As organizações feministas também tiveram papel central no Sri Lanka após a guerra de 2009, especialmente no trabalho de documentação dos acontecimentos e das violações sofridas pelas mulheres. Salima conta como essas organizações foram fundamentais nos processos de memória e verdade. Explica ela que “Grupos de mulheres como a Federação para o Desenvolvimento das Mulheres [Women’s Development Federation], a Rede de Ação das Mulheres [Women’s Action Network], o grupo Mães e Filhas de Lanka [Mothers and Daughters of Lanka] — que é uma rede coordenada pelo Centro das Mulheres [Women’s Center] — e também uma rede de mães de pessoas desaparecidas documentaram violências sexuais, expropriação de terras, desaparecimentos e outras táticas. Esses esforços deram visibilidade às experiências de comunidades especialmente marginalizadas no Sri Lanka, como os povos tâmil, muçulmano e cingalês. Essas mulheres não foram apagadas — na verdade, elas lançaram as bases para um processo de reconciliação centrado nas pessoas. Sem a verdade, não podemos alcançar uma paz genuína”.
A luta por paz no Sri Lanka passa por exigir uma maior representação de mulheres em espaços de participação política e de decisão e por denunciar a forte militarização ainda presente na sociedade. Em áreas de maioria tâmil, a presença militar é intensa e as mulheres enfrentam vigilância diária, intimidação e liberdade de movimento limitada. Salima conta como “Grupos feministas desafiam corajosamente essa realidade, argumentando que a desmilitarização não é uma questão secundária — ela também é central para a paz. Assim, paz significa libertação da violência, seja ela praticada por grupos armados ou por forças estatais”. As mulheres compreendem a importância da justiça econômica para uma paz sustentável, especialmente para as mulheres das regiões norte e leste que seguem trabalhando em setores precarizados. Nesse caminho, organizações como a Women’s Centre e a MMM dão apoio legal e atuam na mobilização por salários justos, em uma compreensão de que a paz também tem a ver com acesso a sustento, moradia, educação e segurança alimentar.
Nas Filipinas, Ana Maria enfatizou a importância da mobilização popular, das redes feministas e das denúncias públicas para resistir à militarização. Ela compartilhou a experiência inovadora da organização de comboios civis de barcos de pesca para defender soberania territorial e as condições de vida e trabalho dos pescadores nas ilhas no Mar do Sul da China, com crescente presença naval chinesa. “Essa é uma tarefa enorme, pois envolveram movimentos e artistas da Coreia, Taiwan e artistas locais para realizar um concerto no Mar da China Meridional, próximo às ilhas, em apoio às comunidades pesqueiras que têm usado essas águas”, conta.

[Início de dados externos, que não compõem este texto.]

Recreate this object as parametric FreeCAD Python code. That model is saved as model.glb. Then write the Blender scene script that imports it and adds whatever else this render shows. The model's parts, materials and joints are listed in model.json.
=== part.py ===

A solidariedade internacional entre as mulheres é fundamental para resistir à normalização da guerra. A partir de alianças locais e internacionais, mulheres visibilizam o caráter capitalista, racista e patriarcal das origens dos conflitos e colocam as vozes feministas nos processos de paz. Yildiz Temürtürkan, coordenadora do Secretariado Internacional da MMM, ressalta a importância de conectar os movimentos feministas à nível internacional. Nesse sentido, a Marcha Mundial das Mulheres é um espaço poderoso para construir convergências e lutas comuns.
Desde o início, a Marcha Mundial das Mulheres tem atuado nesse campo [paz e desmilitarização]. Em 2000, logo depois de apresentarmos nossas demandas às Nações Unidas com uma grande campanha e ação global, foi adotada uma resolução chamada Resolução 1325 da ONU, que garante um status especial de participação das mulheres nos processos de paz. Fizemos uma manifestação muito importante durante a cúpula da OTAN em Quebec contra a invasão e ocupação do Afeganistão. Em 2005, organizamos manifestações em vários países onde havia conflitos nas fronteiras. Em 2010, realizamos uma importante ação na República Democrática do Congo. Em 2015, fizemos a caravana feminista na fronteira da Síria. Foi um momento muito importante na época, pois os jihadistas estavam atacando as mulheres e ameaçando seus direitos. E agora estamos realizando nossa ação global no Nepal.
Yildiz Temürtürkan
Nesse momento em que a luta pela paz é central em muitas partes do mundo, a MMM realizará o encerramento da sua 6ª Ação Internacional no Nepal. A escolha da região apresenta uma oportunidade de unir mulheres de movimentos pela paz internacionais para aprender e compartilhar experiências de luta. Como explicou Yildiz, “Este é um passo concreto dado dentro da nossa 6ª Ação Internacional, no Dia Internacional da Paz, em 21 de setembro, para construir uma aliança mais ampla pela paz na região e também em nível internacional”.